Think about the example in Life of Brian. What right did the city of Rome have to govern the people of Judea? The people of the region were taxed to finance projects in Rome or Italy, to fund armies fighting far off wars. Roman citizens were exempt from several taxes, but subjects in the provinces of the empire paid for citizen’s expenses. They were obliged to give what they had to Rome, and if they refused the legions would come and crush them. Of course, we might claim the Romans ‘gave back’, but did they really? Those roads the Romans built weren’t built for trade, they were made so the legions could get around quickly and crush dissent or rebellion. We credit empires for civic development as though the locals could never have done it themselves, and we ignore the question: did the people even want all this? Did they ask for the infrastructure or the institutions that Rome brought, or were they happy with their own? What right did Rome have to impose their systems on people around the mediterranean? The people of Judea were monotheists, and the Roman Empire expected them to venerate the empire as a God. Is that coercion progress? Was it ‘civilisation’ when Rome crushed Judean rebellions, killing thousands and destroying cities?

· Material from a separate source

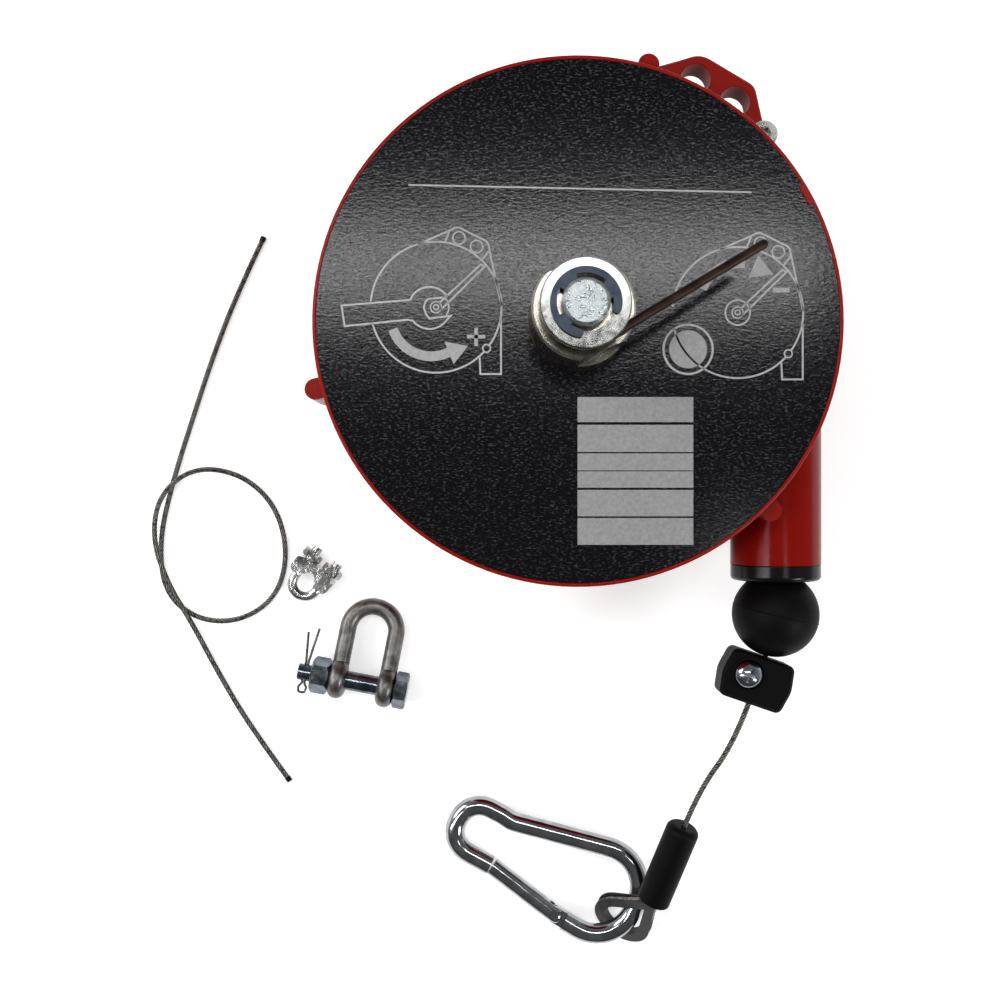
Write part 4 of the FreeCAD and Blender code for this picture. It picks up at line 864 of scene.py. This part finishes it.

This idea that the empire brought ‘civilisation’ has so often been trotted out to justify conquest, oppression, and atrocity. Every empire does this, because they are at their core unjust entities whose growth and success always comes at the subjugation of someone else. How did Rome finance all its civic development and infrastructure? With slaves and wars. How did Britain finance the inventions and fleets of its empire? By ripping wealth from the colonies. How did the Aztecs keep find sacrifices for the altar? Through invasions and raids. Europeans claimed they were carrying progress and development to Africa, Asia, and the Middle East, but what they really brought was systemic violence and wealth extraction. Empires always claim to bring law and order, to create peace, but as Tacitus wrote, their peace is a desert, a political wasteland where every challenge to the empire’s power is silenced.

In Belgian Congo, up to ten million were killed by the colonial regime as it extracted wealth to build palaces and museums back home. This is the ‘peace’ and ‘civilisation’ of empires. Source: Jennifer Rankin, The Guardian, https://www.theguardian.com/world/2018/dec/09/belgium-addresses-postwar-apartheid-in-colonial-congo.
We have to remind ourselves that there are no ‘good empires,’ because the centres of media and culture are also places of imperial history and authority: places like the United States, or the U.K. Other historical empires, like Spain or Germany or Russia, might get portrayed as evil, but in the US and UK people are not as good at recognising their own empire’s injustice. There are still empires today, though they rarely acknowledge the title anymore, understanding the poor impression it makes. But make no mistake, an empire is an empire even if they dress up as a healthy democracy and insist they believe in freedom and human rights. In every empire, someone is being exploited and disenfranchised – if you don’t spot them, that’s only because they’re hidden out of sight, or your used to overlooking them. People sometimes venerate the grand European empires of old like Rome and Britain, but they shouldn’t. Those entities were built off injustice and violence, and are absolutely not things to return to. The only way we can have a world of progress, of equity and justice and respect, is if we disband the empires and never bring them back. There are no good empires, and every empire is an obstacle to progress.